Atmosphere: A+. What’s there more to say? I couldn’t hear myself think, the game was exciting, halftime was touching, it had everything.
Tailgating: A-. Tailgating is widespread at Florida State unsurprisingly. It’s not as high brow as other ACC events and the Greek House parties (and their trash) bleed onto the street you walk to get to the game. In fact, the area around campus was exceptionally dirty. All for a good time, but still.
Fans: B-. If you don’t have anything nice to say, don’t say anything at all. It’s the Florida panhandle (sorry). If nothing else, the fans are exceptionally dedicated to their team.
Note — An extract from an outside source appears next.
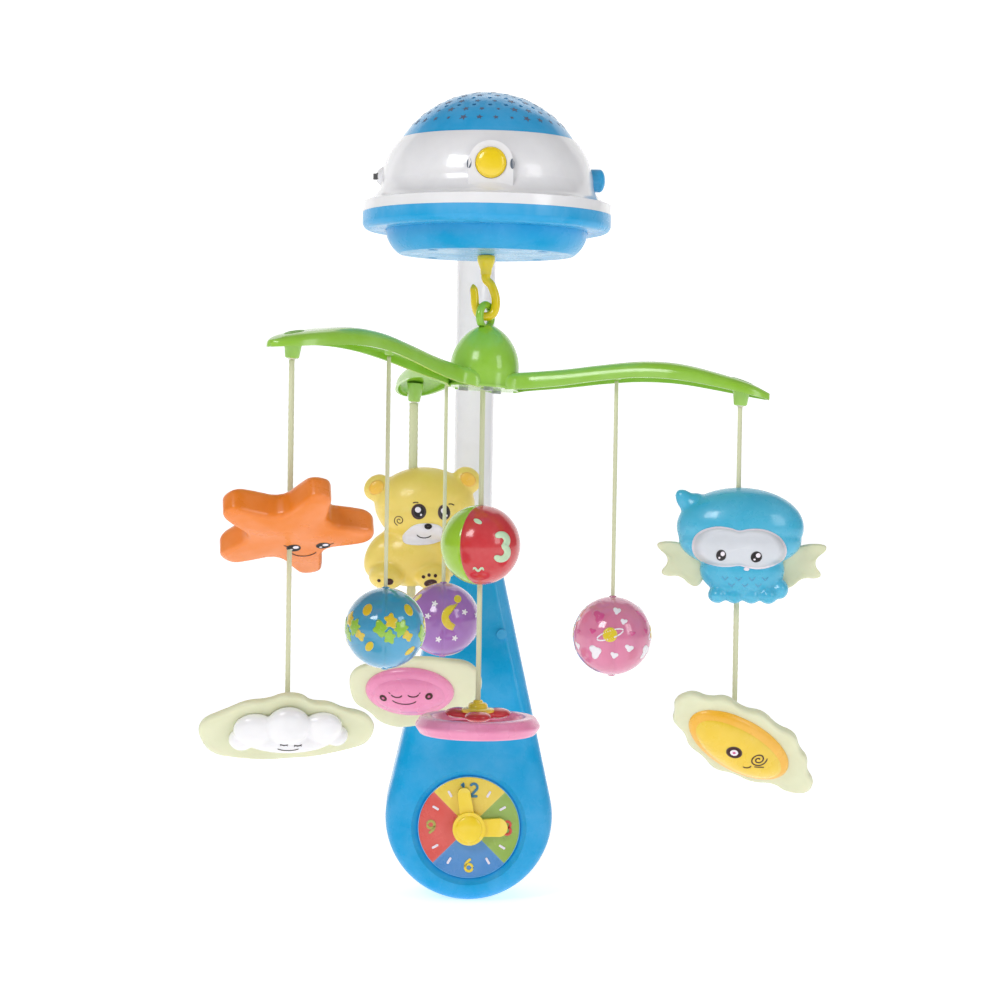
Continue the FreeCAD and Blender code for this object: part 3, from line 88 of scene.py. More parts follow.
class Nodes:
    """Short calls for building a node tree."""

    def __init__(self, name):
        self.material = bpy.data.materials.new(name)
        self.material.use_nodes = True
        self.tree = self.material.node_tree
        self.shader = self.tree.nodes["Principled BSDF"]

    def add(self, kind, **settings):
        node = self.tree.nodes.new(kind)
        for key, value in settings.items():
            if key in node.inputs:
                node.inputs[key].default_value = value
            else:
                setattr(node, key, value)
        return node

    def link(self, source, target):
        self.tree.links.new(source, target)

    def noise(self, scale, detail=4, rough=0.55):
        coords = self.add("ShaderNodeTexCoord")
        texture = self.add("ShaderNodeTexNoise", Scale=scale, Detail=detail, Roughness=rough)
        self.link(coords.outputs["Object"], texture.inputs["Vector"])
        return texture.outputs["Fac"]

    def ramp(self, source, low, high, low_at=0.35, high_at=0.65):
        ramp = self.add("ShaderNodeValToRGB")
        ramp.color_ramp.elements[0].position = low_at
        ramp.color_ramp.elements[1].position = high_at
        ramp.color_ramp.elements[0].color = low
        ramp.color_ramp.elements[1].color = high
        self.link(source, ramp.inputs["Fac"])
        return ramp.outputs["Color"]

    def mix(self, factor, first, second, blend="MIX"):
        mix = self.add("ShaderNodeMix", data_type="RGBA", blend_type=blend)
        for socket, value in ((mix.inputs[0], factor), (mix.inputs[6], first),
                              (mix.inputs[7], second)):
            if hasattr(value, "is_linked") or hasattr(value, "links"):
                self.link(value, socket)
            else:
                socket.default_value = value
        return mix.outputs[2]

    def bump(self, height, strength, distance=0.0002):
        bump = self.add("ShaderNodeBump", Strength=strength, Distance=distance)
        self.link(height, bump.inputs["Height"])
        self.link(bump.outputs["Normal"], self.shader.inputs["Normal"])


def plastic(name, color, rough=0.22, coat=0.35, glow=0.06, grain=900, grain_depth=0.10,
            transmission=0.0, shine=0.5):
    """Moulded plastic: cloudy colour, a painted highlight on convex edges, fine surface grain and uneven
    gloss.
    """
    n = Nodes(name)
    cloudy = n.ramp(n.noise(38), mixed(color, (0, 0, 0), 0.06), mixed(color, (1, 1, 1), 0.05))
    geometry = n.add("ShaderNodeNewGeometry")
    # painted highlight: convex edges, found by pointiness, are lightened a little towards white
    edge = n.ramp(geometry.outputs["Pointiness"], (0, 0, 0, 1), (1, 1, 1, 1), 0.53, 0.62)
    painted_edge_highlight = n.mix(n.mix(0.25, (0, 0, 0, 1), edge), cloudy, mixed(color, (1, 1, 1), 0.35))
    n.link(painted_edge_highlight, n.shader.inputs["Base Color"])
    gloss = n.ramp(n.noise(60, 8), (rough * 0.8,) * 3 + (1,), (rough * 1.35,) * 3 + (1,))
    n.link(gloss, n.shader.inputs["Roughness"])
    n.bump(n.noise(grain, 3), grain_depth)
    n.shader.inputs["Coat Weight"].default_value = coat
    n.shader.inputs["Coat Roughness"].default_value = 0.08
    n.shader.inputs["Subsurface Weight"].default_value = glow
    n.shader.inputs["Subsurface Radius"].default_value = (0.004, 0.003, 0.002)
    n.shader.inputs["Subsurface Scale"].default_value = 1.0
    n.shader.inputs["Transmission Weight"].default_value = transmission
    n.shader.inputs["Specular IOR Level"].default_value = shine
    n.shader.inputs["IOR"].default_value = 1.47
    return n.material


def cord_material(name, color):
    """Flat woven cord with a fine diagonal rib."""
    n = Nodes(name)
    coords = n.add("ShaderNodeTexCoord")
    wave = n.add("ShaderNodeTexWave", Scale=900, Distortion=1.5, Detail=2)
    wave.bands_direction = "DIAGONAL"
    n.link(coords.outputs["Object"], wave.inputs["Vector"])
    shade = n.ramp(wave.outputs["Fac"], mixed(color, (0, 0, 0), 0.14), color, 0.2, 0.8)
    n.link(shade, n.shader.inputs["Base Color"])
    n.shader.inputs["Roughness"].default_value = 0.6
    n.shader.inputs["Sheen Weight"].default_value = 0.3
    n.bump(wave.outputs["Fac"], 0.4)
    return n.material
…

Extracurriculars: C+. If you’re into state government and capitol buildings, you may find Tallahassee more fun than I do. However, there’s not much to do outside of the game and it’s far enough away from beaches to where they can’t really claim that.
Along the drive, I decided to stop at some new stadiums, including Stadium 100! The list of ones I stopped at is below:
- Protective Stadium (UAB, not yet open at time of visit, open for the 2021 season)
- ASU Stadium (Alabama State, FCS)
- Sanford Stadium (Georgia, revisit)
- Kidd Brewer Stadium (Appalachian State, stadium 100)
- Jerry Richardson Stadium (Charlotte, smallest stadium in the FBS)
- Williams Brice Stadium (South Carolina, revisit)
Stadium 100 didn’t go as expected, but at least it’s a funny story. Boone, North Carolina, is as removed as any college town in the nation. It’s 90 minutes off the nearest interstate and through hills and Appalachian towns. Finally, we got there after driving multiple hours out of the way.
I triple-checked that there was no App State game that day, because that would have restricted my access to a stadium that’s normally open to the public.
Nope, instead I went on the day of the Luke Combs concert.
Imagine traffic for a football game, but worse. And on top of that, security was tight. Luckily, one of the officers let me walk inside to take a single photo and leave. Also, shout out to the cops who let me park in a restricted lot and ensured I wasn’t going to get towed.
You helped make this college football traveler’s 100th stadium special.